==== SUPPLIED INFORMATION
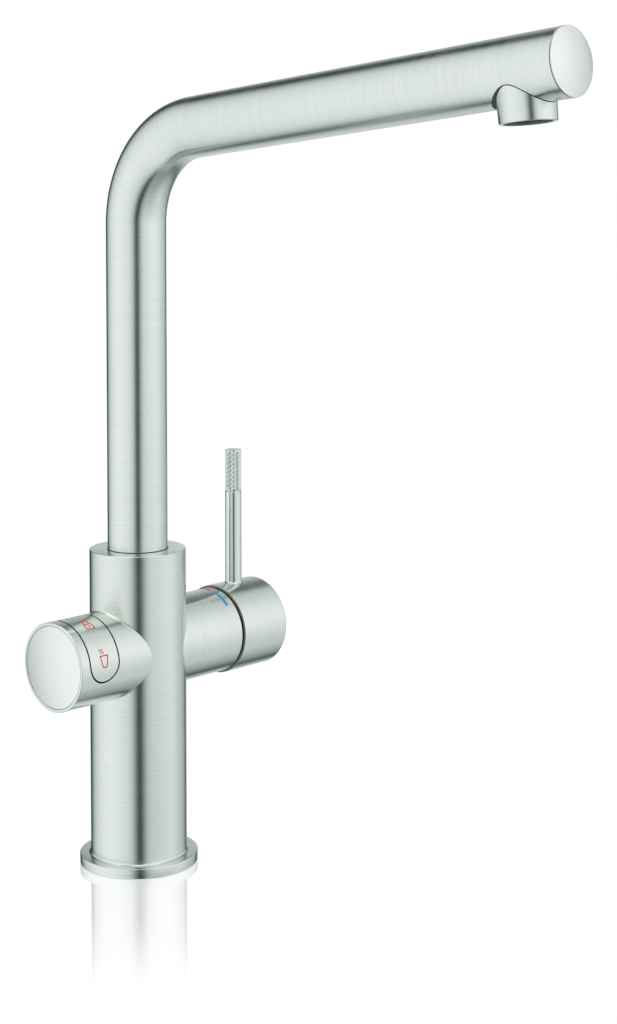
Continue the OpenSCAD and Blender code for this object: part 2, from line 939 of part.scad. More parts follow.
module control_housing() {
    color(dark_plastic)
        difference() {
            bar_x(housing_x, board_x, housing_r);
            bar_x(housing_x + cap_t, board_x + over, housing_hollow_r);
            key_frame() {
                // Pocket for the key's lug, and the bore of its pin
                translate([-lug_half_x - air, -lug_half_y - lug_air, lug_foot - lug_air])
                    cube([2 * (lug_half_x + air), 2 * (lug_half_y + lug_air), housing_r]);
                translate([-rock_pin_half - slack, 0, rock_r])
                    rotate([0, 90, 0])
                        cylinder(r = rock_pin_r + fit, h = 2 * (rock_pin_half + slack));
                for (angle = switch_angles)
                    rotate([-angle, 0, 0])
                        translate([switch_x - switch_half - fit, -switch_half - fit, switch_foot])
                            cube([2 * (switch_half + fit), 2 * (switch_half + fit), housing_r]);
                for (angle = guide_angles)
                    rotate([-angle, 0, 0])
                        translate([guide_x, 0, housing_hollow_r - over])
                            cylinder(r = guide_r + fit, h = housing_r);
            }
        }
}

module control_board() {
    color(board_green)
        difference() {
            bar_x(board_x, ledge_x, board_r);
            bar_x(board_x - over, ledge_x + over, board_hole_r);
        }
}

module key_switches() {
    color(dark_plastic)
        key_frame()
            for (angle = switch_angles)
                rotate([-angle, 0, 0])
                    translate([switch_x, 0, switch_foot]) {
                        translate([-switch_half, -switch_half, 0])
                            cube([2 * switch_half, 2 * switch_half, switch_h]);
                        cylinder(r = plunger_r, h = housing_r - switch_foot - slack);
                    }
}

module light_guides() {
    color(clear_red)
        key_frame()
            for (angle = guide_angles)
                rotate([-angle, 0, 0])
                    translate([guide_x, 0, housing_hollow_r])
                        cylinder(r = guide_r, h = housing_r - housing_hollow_r - slack);
}

module key_pin() {
    color(steel)
        key_frame()
            translate([-rock_pin_half, 0, rock_r])
                rotate([0, 90, 0])
                    cylinder(r = rock_pin_r, h = 2 * rock_pin_half);
}

module key_seal() {
    color(rubber)
        key_frame()
            difference() {
                wrapped_pill(key_seal_in_r, key_seal_in_r + key_seal_t, seal_half);
                translate([-lug_half_x - air, -lug_half_y - lug_air, 0])
                    cube([2 * (lug_half_x + air), 2 * (lug_half_y + lug_air), arm_r]);
            }
}

module control_key() {
    color(steel)
        key_frame()
            difference() {
                union() {
                    wrapped_pill(key_in_r, key_r, key_half);
                    translate([-lug_half_x, -lug_half_y, lug_foot])
                        cube([2 * lug_half_x, 2 * lug_half_y, key_in_r - lug_foot + key_t / 2]);
                }
                translate([-rock_pin_half, 0, rock_r])
                    rotate([0, 90, 0])
                        cylinder(r = rock_pin_r + pin_run, h = 2 * rock_pin_half);
            }
}

module end_cap() {
    color(steel)
        difference() {
            union() {
                bevelled_bar_x(-left_reach, -left_reach + cap_t, cap_r, slack, 0);
                bar_x(-left_reach + cap_t, -left_reach + cap_t + cap_plug, cap_plug_r);
            }
            translate([-left_reach + cap_t + cap_plug / 2, 0, arm_z])
                rotate([0, 90, 0])
                    translate([0, 0, -cap_seal_section])
                        ring_z(0, 2 * cap_seal_section, cap_seal_r - cap_seal_section, arm_r);
        }
}

module cap_seal() {
    color(rubber)
        translate([-left_reach + cap_t + cap_plug / 2, 0, arm_z])
            rotate([0, 90, 0])
                o_ring(cap_seal_r, cap_seal_section - fit);
}

module spout_stem() {
    color(brass)
        difference() {
            union() {
                bar_z(stem_foot, tube_foot, stem_r);
                bar_z(tube_foot, tube_foot + stem_plug, tube_in_r - fit);
            }
            bar_z(stem_foot - over, tube_foot + stem_plug + over, stem_hollow_r);
            for (share = stem_seal_shares)
                ring_z(stem_seal_z(share) - stem_seal_groove_h / 2,
                    stem_seal_z(share) + stem_seal_groove_h / 2, stem_seal_seat - fit, stem_r + over);
            rotate([0, 0, 90 - lock_groove_half])
                translate([0, 0, lock_z - lock_groove_h / 2])
                    rotate_extrude(angle = 2 * lock_groove_half)
                        translate([lock_groove_r, 0])
                            square([stem_r, lock_groove_h]);
        }
}

// Height of a stem seal, at a share of the way from the stem's foot to the lock groove
function stem_seal_z(share) = stem_foot + share * (lock_z - stem_foot);

module stem_seals() {
    color(rubber)
        for (share = stem_seal_shares)
            translate([0, 0, stem_seal_z(share)])
                o_ring(stem_seal_r, stem_seal_section - fit);
}

module spout_tube() {
    color(steel)
        difference() {
            spout_sweep(tube_foot, tube_end, tube_r);
            spout_sweep(tube_foot - over, tube_end + over, tube_in_r);
            outlet_frame()
                cylinder(r = aerator_bore_r, h = tube_r + over);
        }
}

// Path of the inner tube: up the spout, then down an elbow to the aerator
module boiling_path(foot, drop, r) {
    spout_sweep(foot, outlet_at - boil_elbow_r, r);
    spout_frame()
        translate([0, -boil_elbow_r, outlet_at - boil_elbow_r])
            rotate([90, 0, 90])
                rotate_extrude(angle = 90)
                    translate([boil_elbow_r, 0])
                        circle(r = r);
    outlet_frame()
        translate([0, 0, boil_elbow_r])
            cylinder(r = r, h = drop - boil_elbow_r);
}

module boiling_tube() {
    color(white_plastic)
        difference() {
            boiling_path(boil_tube_end, boil_tube_foot, boil_tube_r);
            boiling_path(boil_tube_end - over, boil_tube_foot + over, boil_tube_bore_r);
        }
}

module spout_end_cap() {
    color(steel)
        spout_frame()
            difference() {
                union() {
                    translate([0, 0, tube_end])
                        cylinder(r = spout_r - end_cap_step, h = end_cap_t);
                    translate([0, 0, tube_end - end_cap_plug])
                        cylinder(r = spout_in_r - fit, h = end_cap_plug);
                }
                translate([0, 0, tube_end - end_cap_plug - over])
                    cylinder(r = end_cap_hollow_r, h = end_cap_plug + over);
            }
}

module outlet_collar() {
    color(steel)
        difference() {
            outlet_frame()
                difference() {
                    cylinder(r = outlet_r, h = outlet_drop);
                    translate([0, 0, -over])
                        cylinder(r = aerator_bore_r, h = outlet_drop + 2 * over);
                }
            spout_frame()
                translate([0, 0, outlet_at - tube_r])
                    cylinder(r = spout_r + collar_gap, h = 2 * tube_r);
        }
}

module aerator_housing() {
    color(dark_plastic)
        outlet_frame()
            difference() {
                translate([0, 0, aerator_top])
                    cylinder(r = aerator_r, h = aerator_foot - aerator_top);
                translate([0, 0, aerator_top + aerator_plate])
                    cylinder(r = aerator_r - aerator_wall, h = aerator_foot);
                cylinder(r = boil_seat_r, h = aerator_foot);
                for (i = [0 : aerator_ways - 1])
                    rotate([0, 0, 360 * i / aerator_ways])
                        translate([aerator_way_circle_r, 0, 0])
                            cylinder(r = aerator_way_r, h = aerator_foot);
            }
}

module aerator_screen() {
    color(rubber)
        outlet_frame()
            difference() {
                translate([0, 0, screen_foot - screen_t])
                    cylinder(r = screen_r, h = screen_t);
                for (a = [-screen_rings : screen_rings])
                    for (b = [-screen_rings : screen_rings])
                        if (abs(a + b) <= screen_rings)
                            translate([screen_pitch * (a + b / 2), screen_pitch * b * sin(60), 0])
                                cylinder(r = screen_hole_r, h = screen_foot + over);
            }
}

base_flange();
deck_seal();
tap_body();
inlet_block();
block_screws();
water_manifold();
tube_seal();
spout_glide_ring();
spout_lock_screw();
cartridge_body();
port_seals();
fixed_disc();
cartridge_nut();
control_housing();
control_board();
key_switches();
light_guides();
key_pin();
key_seal();
end_cap();
cap_seal();
control_key();
spout_stem();
stem_seals();
spout_tube();
boiling_tube();
spout_end_cap();
outlet_collar();
aerator_housing();
aerator_screen();
cartridge_rotor();
spindle_pin();
dome_sleeve();
moving_disc();
disc_carrier();
spindle();
lever_hub();
hub_screw();
lever_rod();
lever_grip();
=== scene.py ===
import json
import math
import bpy
import numpy as np
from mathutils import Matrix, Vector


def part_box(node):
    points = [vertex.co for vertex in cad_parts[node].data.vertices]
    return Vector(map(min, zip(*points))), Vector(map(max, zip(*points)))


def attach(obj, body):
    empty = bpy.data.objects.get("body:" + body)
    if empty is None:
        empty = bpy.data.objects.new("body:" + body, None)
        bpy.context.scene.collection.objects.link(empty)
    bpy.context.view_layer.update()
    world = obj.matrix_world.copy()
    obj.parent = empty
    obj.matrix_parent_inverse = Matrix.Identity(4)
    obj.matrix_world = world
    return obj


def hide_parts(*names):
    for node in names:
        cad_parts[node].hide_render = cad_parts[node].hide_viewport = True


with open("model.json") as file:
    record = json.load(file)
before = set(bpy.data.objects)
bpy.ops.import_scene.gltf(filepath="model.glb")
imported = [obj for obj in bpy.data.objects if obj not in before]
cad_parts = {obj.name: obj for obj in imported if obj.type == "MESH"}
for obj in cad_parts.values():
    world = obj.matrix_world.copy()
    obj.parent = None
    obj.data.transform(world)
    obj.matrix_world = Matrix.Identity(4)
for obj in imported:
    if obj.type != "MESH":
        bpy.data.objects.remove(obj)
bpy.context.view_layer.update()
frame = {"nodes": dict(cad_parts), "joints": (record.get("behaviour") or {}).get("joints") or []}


def limits(node):
    """Lowest and highest corner of a CAD node at rest, in millimetres to a hundredth."""
    return [[round(1000 * v, 2) for v in corner_point] for corner_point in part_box(node)]


# Sizes in millimetres that the frame gives
body_low, body_high = limits("tap_body")
tube_low, tube_high = limits("spout_tube")
hub_low, hub_high = limits("lever_hub")
grip_low, grip_high = limits("lever_grip")
key_low, key_high = limits("control_key")
LEFT_END, PLATE = body_low[0], body_low[2]
RIGHT_END, COLUMN_R, BODY_TOP = body_high
FLANGE_R = limits("base_flange")[1][0]
CAP_R = limits("end_cap")[1][1]
TUBE_R, TUBE_FOOT = tube_high[0], tube_low[2]
HUB_X, HUB_END = hub_low[0], hub_high[0]
HUB_R, ARM_Z = (hub_high[2] - hub_low[2]) / 2, (hub_high[2] + hub_low[2]) / 2
ROD_X, ROD_R = (grip_high[0] + grip_low[0]) / 2, (grip_high[0] - grip_low[0]) / 2
GRIP_FOOT, ROD_TIP = grip_low[2], grip_high[2]
KEY_X = (key_low[0] + key_high[0]) / 2
LEVER_X = next(1000 * joint["pos_m"][0] for joint in frame["joints"] if joint["name"] == "lever_flow")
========
## TASK GOAL
The required output is an exact reproduction of the lines starting at the one that contains "base_flange();" and ending at the one that contains "obj.data.transform(world)". Both boundary lines belong to it.

## WORKED SOLUTION
base_flange();
deck_seal();
tap_body();
inlet_block();
block_screws();
water_manifold();
tube_seal();
spout_glide_ring();
spout_lock_screw();
cartridge_body();
port_seals();
fixed_disc();
cartridge_nut();
control_housing();
control_board();
key_switches();
light_guides();
key_pin();
key_seal();
end_cap();
cap_seal();
control_key();
spout_stem();
stem_seals();
spout_tube();
boiling_tube();
spout_end_cap();
outlet_collar();
aerator_housing();
aerator_screen();
cartridge_rotor();
spindle_pin();
dome_sleeve();
moving_disc();
disc_carrier();
spindle();
lever_hub();
hub_screw();
lever_rod();
lever_grip();
=== scene.py ===
import json
import math
import bpy
import numpy as np
from mathutils import Matrix, Vector


def part_box(node):
    points = [vertex.co for vertex in cad_parts[node].data.vertices]
    return Vector(map(min, zip(*points))), Vector(map(max, zip(*points)))


def attach(obj, body):
    empty = bpy.data.objects.get("body:" + body)
    if empty is None:
        empty = bpy.data.objects.new("body:" + body, None)
        bpy.context.scene.collection.objects.link(empty)
    bpy.context.view_layer.update()
    world = obj.matrix_world.copy()
    obj.parent = empty
    obj.matrix_parent_inverse = Matrix.Identity(4)
    obj.matrix_world = world
    return obj


def hide_parts(*names):
    for node in names:
        cad_parts[node].hide_render = cad_parts[node].hide_viewport = True


with open("model.json") as file:
    record = json.load(file)
before = set(bpy.data.objects)
bpy.ops.import_scene.gltf(filepath="model.glb")
imported = [obj for obj in bpy.data.objects if obj not in before]
cad_parts = {obj.name: obj for obj in imported if obj.type == "MESH"}
for obj in cad_parts.values():
    world = obj.matrix_world.copy()
    obj.parent = None
    obj.data.transform(world)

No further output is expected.